The Charlie Hebdo app on iTunes warns, “frequent or intense scenes of vulgar or blasphemous humor . . . . or of a sexual nature, or of nudity.”
Charlie Hebdo—still billing itself as a “journal irresponsable”—has now resumed publication. It remains to be seen whether the millions who in January chanted, “Je suis Charlie” will shake their heads when the next provocative cartoon hits the newsstands and say, “Don’t these people ever learn?”
This will only confirm the prediction by the Charlie staff that their new-found friends would soon desert them. Millions may rally for free speech for an afternoon, but in places like France, where speech is mostly free, most of the time, it’s just too abstract a cause to champion every day. Cartoonists know this, just as they know that even at Charlie Hebdo, where it’s all satire, all the time, there is some speech that’s too extreme: in 2009, the journal fired one of its cartoonists for antisemitism.
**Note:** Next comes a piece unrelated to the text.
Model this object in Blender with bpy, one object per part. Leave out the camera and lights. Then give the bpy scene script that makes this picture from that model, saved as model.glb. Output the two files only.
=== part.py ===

Everyone, from the sternest censors to the staunchest First Amendment advocates, draws a line between protected and unprotected speech. The trick is to be on the right side of that line, or at least under a heavy desk in the editorial room, when the bullets start to fly.
Charlie Hebdo, (the name means ‘Charlie Weekly’) is named after Charlie Brown, the cartoon character who is often rewarded for his eternal innocence and optimism with pratfalls and humiliation.